Sleep soundly in your beds tonight, my fellow Americans. Your duly elected officials are on the job, protecting you from evils that lurk.
The evil I’m referring to is of course that of homeowners’ associations seizing excess power–to regulate how the U.S. flag can be displayed outside members’ homes. No longer will any excessive restrictions on flag flying be allowed to infringe on American homeowners’ rights, thanks to the bill just signed by President Bush.
No one can deny that homeowners’ associations can overreach. But who knew that flag regulation was such a major issue with associations, requiring the intervention of the U.S. Congress? (I do know that that one flag burner a decade is going to be in big, big trouble one day.)
Anyway, now that homeowners’ associations have all this free time on their hands that they used to use coming up with rules about flag flying, I’ve got a suggestion as to what they can do. Naturally my suggestion is something that would benefit me, personally.

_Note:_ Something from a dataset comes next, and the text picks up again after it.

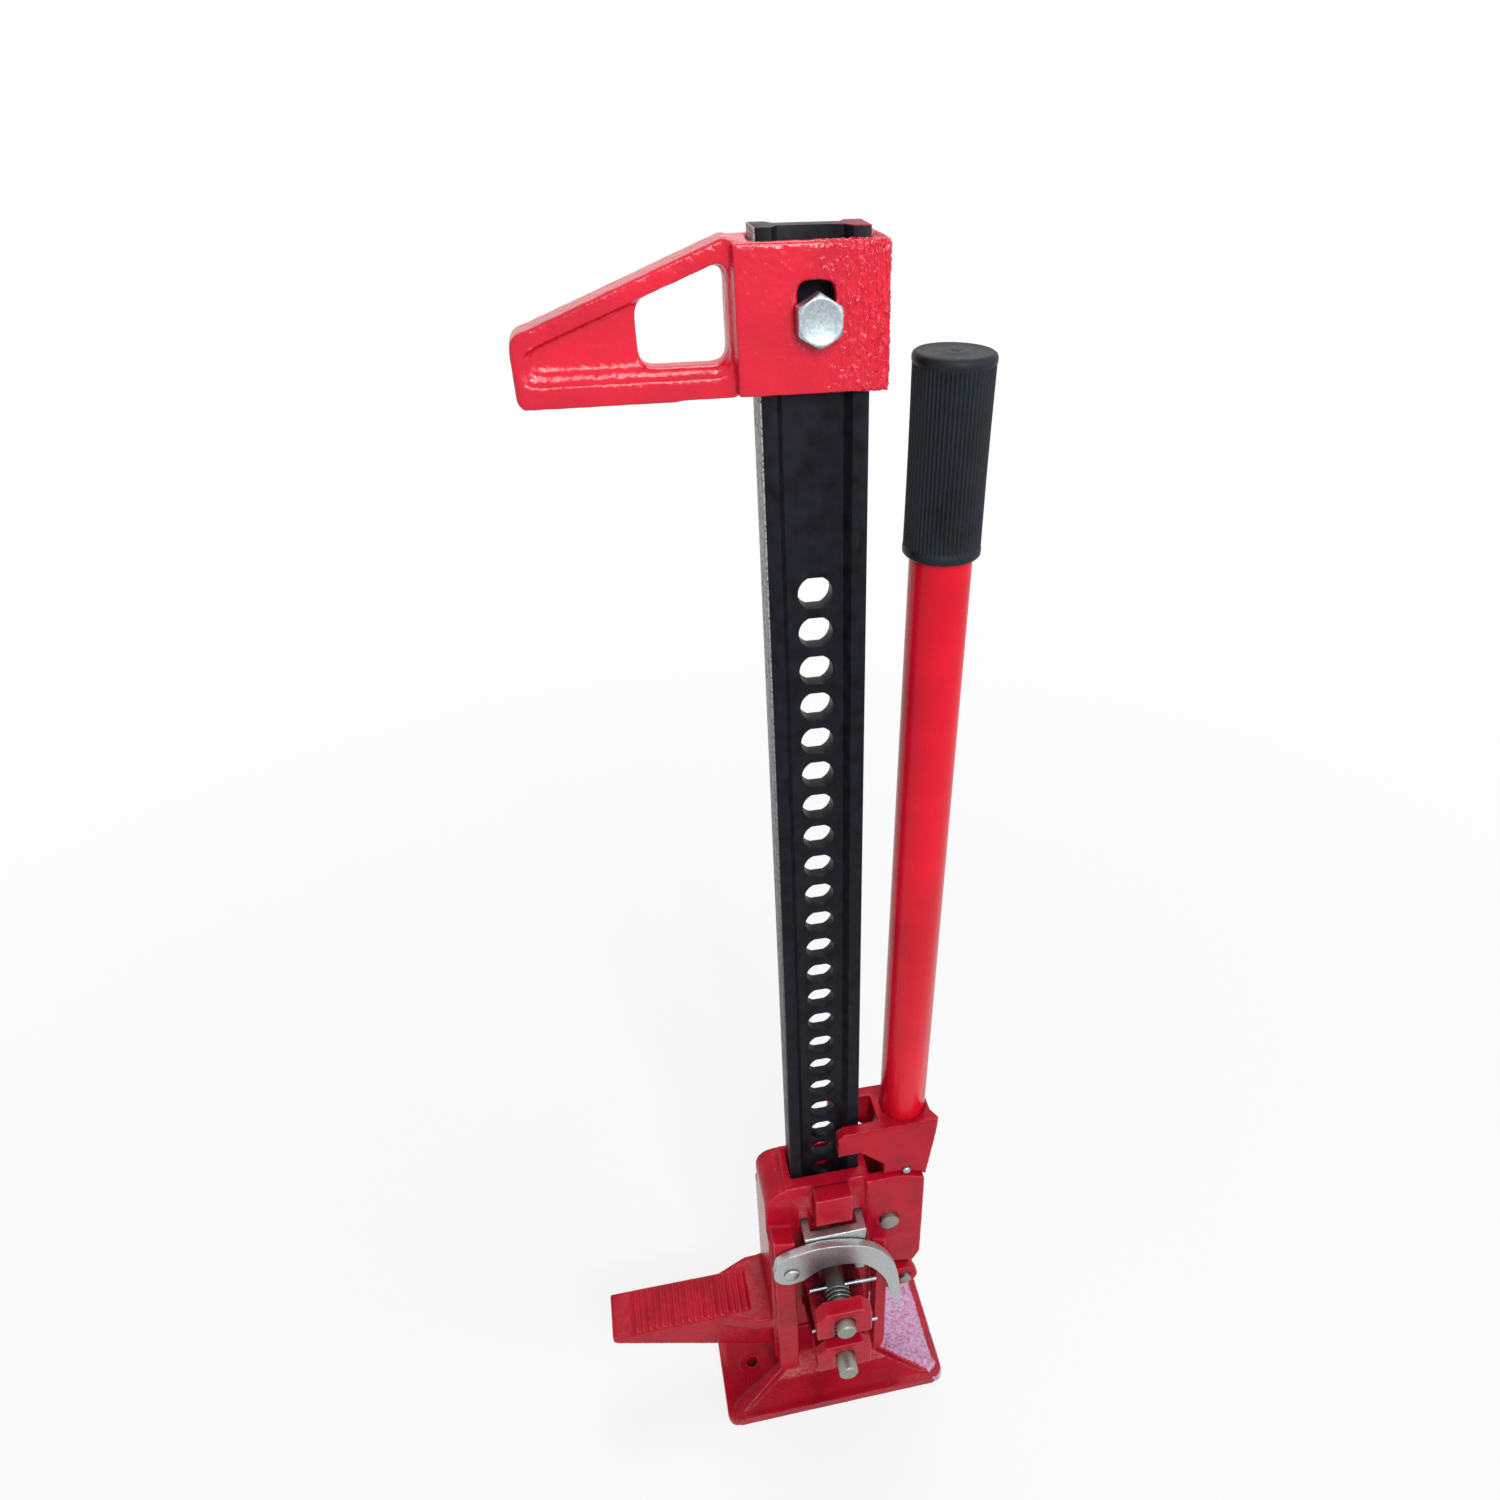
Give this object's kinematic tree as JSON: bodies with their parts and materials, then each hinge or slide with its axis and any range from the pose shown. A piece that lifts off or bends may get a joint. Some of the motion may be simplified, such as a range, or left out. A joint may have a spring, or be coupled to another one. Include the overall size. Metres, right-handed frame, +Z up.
{
  "type": "high lift jack",
  "caption": "Upright rack jack: cast base, perforated steel bar, climbing runner with a ribbed lifting nose, sprung climbing pins, pump handle and a clamp on top of the bar.",
  "frame": {"origin": "on the floor, in the base's underside, under the bar's axis", "axes": "+Z up along the bar, +X to the handle's side (the nose points to -X), -Y the front with the climbing pins"},
  "size_m": [0.2585, 0.149, 0.842],
  "materials": {
    "red_paint": "glossy red paint over a coarse sand casting",
    "black_paint": "satin black paint over rolled steel",
    "grip_rubber": "matte moulded rubber with fine ribs",
    "zinc_plate": "bright zinc plate",
    "pin_steel": "dull plated steel"
  },
  "bodies": {
    "rack": {"bar": "black_paint", "base_plate": "red_paint", "foot_pin": "zinc_plate", "top_clamp": "red_paint", "clamp_bolt": "zinc_plate", "clamp_nut": "zinc_plate"},
    "lower_carriage": {"small_runner": "red_paint", "link_lower_pin": "pin_steel", "link_lower_split_pin": "zinc_plate", "lower_pin_spring": "pin_steel"},
    "upper_carriage": {"large_runner": "red_paint", "pivot_pin": "pin_steel", "pivot_split_pin": "zinc_plate", "lever_rivet": "zinc_plate", "stirrup": "zinc_plate", "upper_pin_spring": "pin_steel"},
    "lower_pin": {"lower_climbing_pin": "pin_steel", "lower_cross_rod": "zinc_plate"},
    "upper_pin": {"upper_climbing_pin": "pin_steel", "upper_cross_rod": "zinc_plate"},
    "lever": {"reversing_lever": "zinc_plate"},
    "handle": {"handle_socket": "red_paint", "handle_tube": "red_paint", "hand_grip": "grip_rubber", "socket_pin": "zinc_plate", "link_upper_pin": "pin_steel"},
    "link_arm": {"link": "red_paint"}
  },
  "joints": [
    {"name": "climb", "type": "slide", "parent": "rack", "child": "lower_carriage", "axis": [0, 0, 1], "range_m": [0, 0.4664]},
    {"name": "step", "type": "slide", "parent": "lower_carriage", "child": "upper_carriage", "axis": [0, 0, 1], "range_m": [0, 0.0213]},
    {"name": "handle_pump", "type": "hinge", "parent": "upper_carriage", "child": "handle", "pos_m": [0.0458, 0, 0.1877], "axis": [0, 1, 0], "range_deg": [0, 70]},
    {"name": "link_swing", "type": "hinge", "parent": "handle", "child": "link_arm", "pos_m": [0.06094, 0, 0.1983], "axis": [0, 1, 0], "range_deg": [-71, 0]},
    {"name": "lower_pin_in", "type": "slide", "parent": "lower_carriage", "child": "lower_pin", "axis": [0, 1, 0], "range_m": [0, 0.019], "deforming": ["lower_pin_spring"]},
    {"name": "upper_pin_in", "type": "slide", "parent": "upper_carriage", "child": "upper_pin", "axis": [0, 1, 0], "range_m": [0, 0.012], "deforming": ["upper_pin_spring"]},
    {"name": "lever_turn", "type": "hinge", "parent": "upper_carriage", "child": "lever", "pos_m": [-0.0325, -0.042, 0.1757], "axis": [0, -1, 0], "range_deg": [0, 28]}
  ],
  "couplings": [
    {"joint": "step", "follows": "handle_pump", "m_per_rad": 0.017352},
    {"joint": "link_swing", "follows": "handle_pump", "ratio": -1}
  ]
}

Let’s see, what do I hate most about living in a home? That’s right, housework. Cleaning, scrubbing, tidying, whatever; you name it, I’d rather be doing something else.

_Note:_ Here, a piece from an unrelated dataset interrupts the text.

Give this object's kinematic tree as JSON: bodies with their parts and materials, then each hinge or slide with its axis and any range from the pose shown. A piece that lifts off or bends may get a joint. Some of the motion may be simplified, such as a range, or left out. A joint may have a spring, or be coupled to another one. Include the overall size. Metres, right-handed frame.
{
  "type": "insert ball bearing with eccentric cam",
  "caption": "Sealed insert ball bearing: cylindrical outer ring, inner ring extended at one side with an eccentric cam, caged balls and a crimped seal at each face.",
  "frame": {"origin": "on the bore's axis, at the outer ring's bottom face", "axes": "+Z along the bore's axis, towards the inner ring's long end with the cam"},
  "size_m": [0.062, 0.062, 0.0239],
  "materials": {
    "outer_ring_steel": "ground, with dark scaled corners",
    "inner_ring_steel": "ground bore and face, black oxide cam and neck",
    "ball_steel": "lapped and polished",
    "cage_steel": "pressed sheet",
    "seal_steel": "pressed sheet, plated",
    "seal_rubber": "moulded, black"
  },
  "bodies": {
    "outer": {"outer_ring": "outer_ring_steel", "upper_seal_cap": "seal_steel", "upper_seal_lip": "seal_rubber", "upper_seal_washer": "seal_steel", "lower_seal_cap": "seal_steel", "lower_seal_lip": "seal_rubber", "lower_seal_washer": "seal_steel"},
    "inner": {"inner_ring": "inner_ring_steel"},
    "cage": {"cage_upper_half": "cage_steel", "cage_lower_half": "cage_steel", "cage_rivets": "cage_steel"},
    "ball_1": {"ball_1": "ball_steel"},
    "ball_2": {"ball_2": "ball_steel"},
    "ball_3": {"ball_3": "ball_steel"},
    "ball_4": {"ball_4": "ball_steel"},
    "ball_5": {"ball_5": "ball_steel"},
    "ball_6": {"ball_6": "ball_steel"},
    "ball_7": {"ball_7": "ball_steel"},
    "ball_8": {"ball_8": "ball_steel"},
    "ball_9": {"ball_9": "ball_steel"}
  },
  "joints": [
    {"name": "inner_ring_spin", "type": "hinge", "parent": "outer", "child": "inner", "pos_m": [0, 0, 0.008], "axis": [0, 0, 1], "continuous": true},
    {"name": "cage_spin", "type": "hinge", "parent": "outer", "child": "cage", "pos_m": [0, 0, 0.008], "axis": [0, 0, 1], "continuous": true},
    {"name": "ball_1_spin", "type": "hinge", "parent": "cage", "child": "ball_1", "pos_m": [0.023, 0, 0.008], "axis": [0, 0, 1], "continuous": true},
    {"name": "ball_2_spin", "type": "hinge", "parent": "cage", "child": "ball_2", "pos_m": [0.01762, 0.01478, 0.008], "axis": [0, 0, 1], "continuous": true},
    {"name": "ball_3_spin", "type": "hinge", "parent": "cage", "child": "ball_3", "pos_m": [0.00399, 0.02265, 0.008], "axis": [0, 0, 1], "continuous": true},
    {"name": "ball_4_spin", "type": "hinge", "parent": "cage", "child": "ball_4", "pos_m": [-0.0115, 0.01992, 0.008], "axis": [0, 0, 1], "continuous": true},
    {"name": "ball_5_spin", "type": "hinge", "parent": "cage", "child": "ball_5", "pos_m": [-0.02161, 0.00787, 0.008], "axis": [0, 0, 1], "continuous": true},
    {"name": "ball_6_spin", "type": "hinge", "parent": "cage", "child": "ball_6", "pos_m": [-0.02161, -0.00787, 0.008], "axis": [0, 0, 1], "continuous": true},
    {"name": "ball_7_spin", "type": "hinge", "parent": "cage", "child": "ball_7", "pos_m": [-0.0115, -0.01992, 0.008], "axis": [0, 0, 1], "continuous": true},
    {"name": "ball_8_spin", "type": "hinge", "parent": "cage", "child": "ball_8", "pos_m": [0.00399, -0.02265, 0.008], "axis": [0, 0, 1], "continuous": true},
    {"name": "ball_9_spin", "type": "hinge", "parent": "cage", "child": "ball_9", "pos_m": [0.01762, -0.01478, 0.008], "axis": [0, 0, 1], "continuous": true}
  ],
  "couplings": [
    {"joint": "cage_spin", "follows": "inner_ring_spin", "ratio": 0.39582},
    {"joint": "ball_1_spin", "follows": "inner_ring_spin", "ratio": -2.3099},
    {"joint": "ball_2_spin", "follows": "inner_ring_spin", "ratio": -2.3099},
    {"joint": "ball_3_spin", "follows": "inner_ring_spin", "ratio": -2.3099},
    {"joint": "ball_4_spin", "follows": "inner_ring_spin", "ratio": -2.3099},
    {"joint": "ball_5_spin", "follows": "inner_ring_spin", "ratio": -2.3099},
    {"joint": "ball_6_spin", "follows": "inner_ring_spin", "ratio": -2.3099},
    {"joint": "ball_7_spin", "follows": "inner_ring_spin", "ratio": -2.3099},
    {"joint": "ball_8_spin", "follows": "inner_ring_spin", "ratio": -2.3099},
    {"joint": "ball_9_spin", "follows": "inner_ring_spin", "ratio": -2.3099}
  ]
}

So, just the way a lot of homeowners’ associations take care of outside maintenance and gardening (boy work), let them take care of inside maintenance (girl work). If you hire cleaners collectively, it should be cheaper for the individual homeowners and could still be more professional and reasonably paid for the workers. (I know that probably doesn’t happen with the gardeners, but it could, especially since this is all hypothetical.)

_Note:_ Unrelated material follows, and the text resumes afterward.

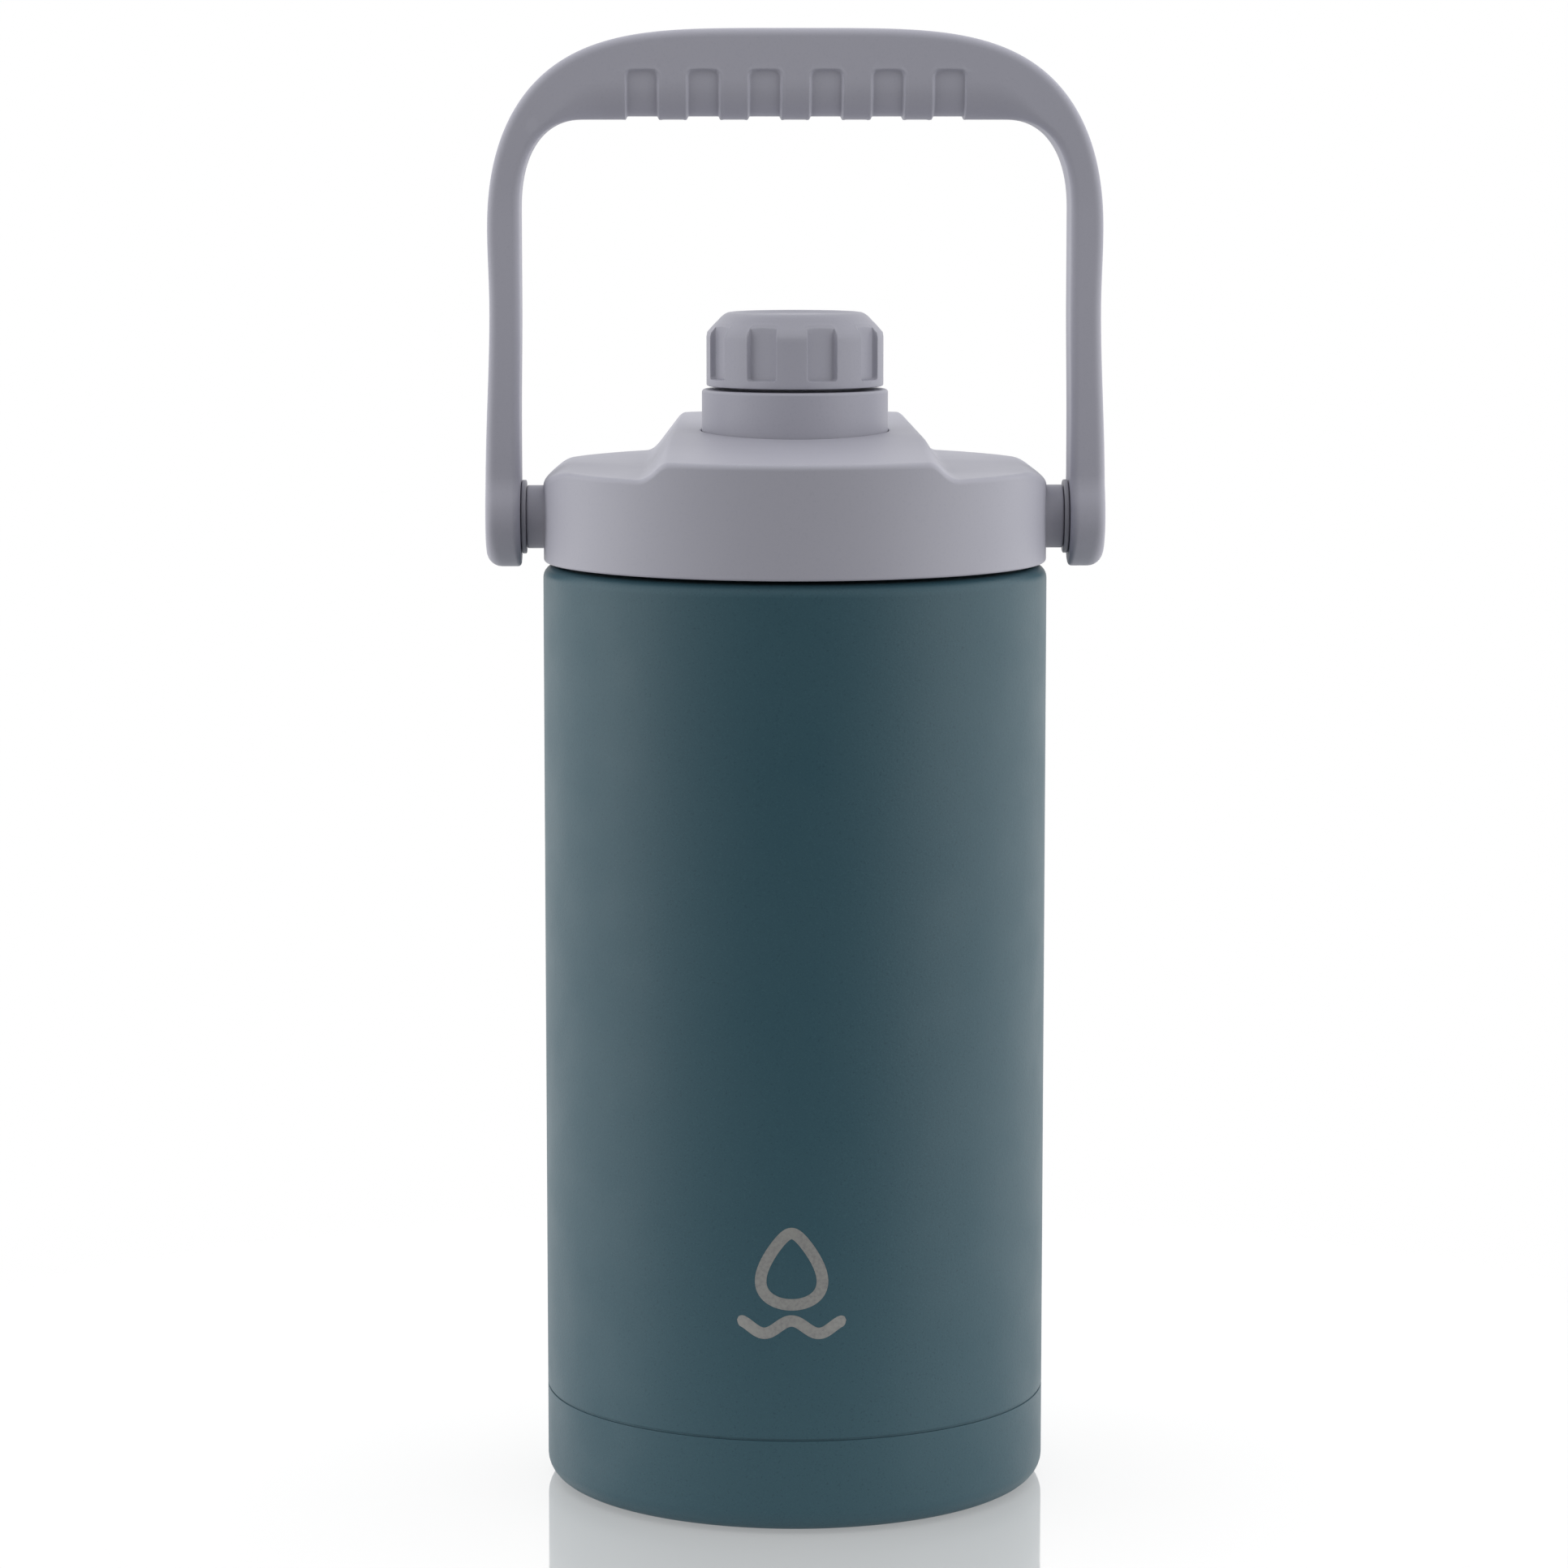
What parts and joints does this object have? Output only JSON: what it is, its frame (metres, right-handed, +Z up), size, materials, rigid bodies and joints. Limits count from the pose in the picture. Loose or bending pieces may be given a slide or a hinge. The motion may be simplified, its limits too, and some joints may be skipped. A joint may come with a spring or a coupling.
{
  "type": "insulated water jug",
  "caption": "Tall insulated steel water jug with a screw lid, a screw-capped drinking spout and a swinging arched carry handle.",
  "frame": {"origin": "centre of the base, on the surface the jug stands on", "axes": "+Z up along the jug's axis, the front faces -Y, the handle's pivot axis runs along X"},
  "size_m": [0.1466, 0.12, 0.3472],
  "materials": {
    "body_paint": "matt powder coat",
    "steel": "satin stainless steel",
    "seal_bead": "dark sealing bead",
    "getter": "sintered",
    "silicone": "translucent silicone",
    "lid_plastic": "fine moulded texture",
    "handle_plastic": "fine moulded texture",
    "liner_plastic": "smooth moulded",
    "washer_plastic": "smooth moulded",
    "foam": "closed-cell foam",
    "brass": "turned"
  },
  "bodies": {
    "jug": {"outer_shell": "body_paint", "shell_bottom": "steel", "base_cup": "body_paint", "inner_liner": "steel", "vacuum_seal": "seal_bead", "getter_pellet": "getter"},
    "lid_seal": {"lid_gasket": "silicone"},
    "lid": {"lid_shell": "lid_plastic", "lid_liner": "liner_plastic", "lid_foam": "foam", "spout": "lid_plastic", "spout_o_ring": "silicone", "pivot_insert_left": "brass", "pivot_insert_right": "brass", "pivot_washer_left": "washer_plastic", "pivot_washer_right": "washer_plastic", "pivot_screw_left": "steel", "pivot_screw_right": "steel"},
    "handle": {"carry_handle": "handle_plastic", "handle_bush_left": "liner_plastic", "handle_bush_right": "liner_plastic", "pivot_cap_left": "handle_plastic", "pivot_cap_right": "handle_plastic"},
    "cap_seal": {"cap_gasket": "silicone"},
    "cap": {"cap_shell": "lid_plastic", "cap_liner": "liner_plastic"}
  },
  "joints": [
    {"name": "lid_lift", "type": "slide", "parent": "jug", "child": "lid_seal", "axis": [0, 0, 1], "range_m": [0, 0.016]},
    {"name": "lid_turn", "type": "hinge", "parent": "lid_seal", "child": "lid", "pos_m": [0, 0, 0.23], "axis": [0, 0, 1], "range_deg": [0, 720]},
    {"name": "handle_swing", "type": "hinge", "parent": "lid", "child": "handle", "pos_m": [0, 0, 0.2323], "axis": [1, 0, 0], "range_deg": [-130, 130]},
    {"name": "cap_lift", "type": "slide", "parent": "lid", "child": "cap_seal", "axis": [0, 0, 1], "range_m": [0, 0.0125]},
    {"name": "cap_turn", "type": "hinge", "parent": "cap_seal", "child": "cap", "pos_m": [0, 0, 0.27], "axis": [0, 0, 1], "range_deg": [0, 900]}
  ],
  "couplings": [
    {"joint": "lid_lift", "follows": "lid_turn", "m_per_rad": 0.0012732},
    {"joint": "cap_lift", "follows": "cap_turn", "m_per_rad": 0.00079577}
  ]
}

I happen to be stealing this idea. Feminist Charlotte Perkins Gilman in her 1898 book “Women and Economics” wrote that household cleaning and cooking chores should be centralized. An urban apartment building could have joint service areas. “In suburban homes this purpose could be accomplished much better by a grouping of adjacent houses, each distinct and having its own yard, but all kitchenless, and connected by covered ways with the eating-house. No detailed prophecy can be made of the precise forms which would ultimately prove most useful and pleasant; but the growing social need is for the specializing of the industries practiced in the home and for the proper mechanical provision for them.”
Gilman lived before the major rise of the suburbs and the later spread throughout them of homeowners’ associations. But she’s set a fine problem for your local HOA board to ponder.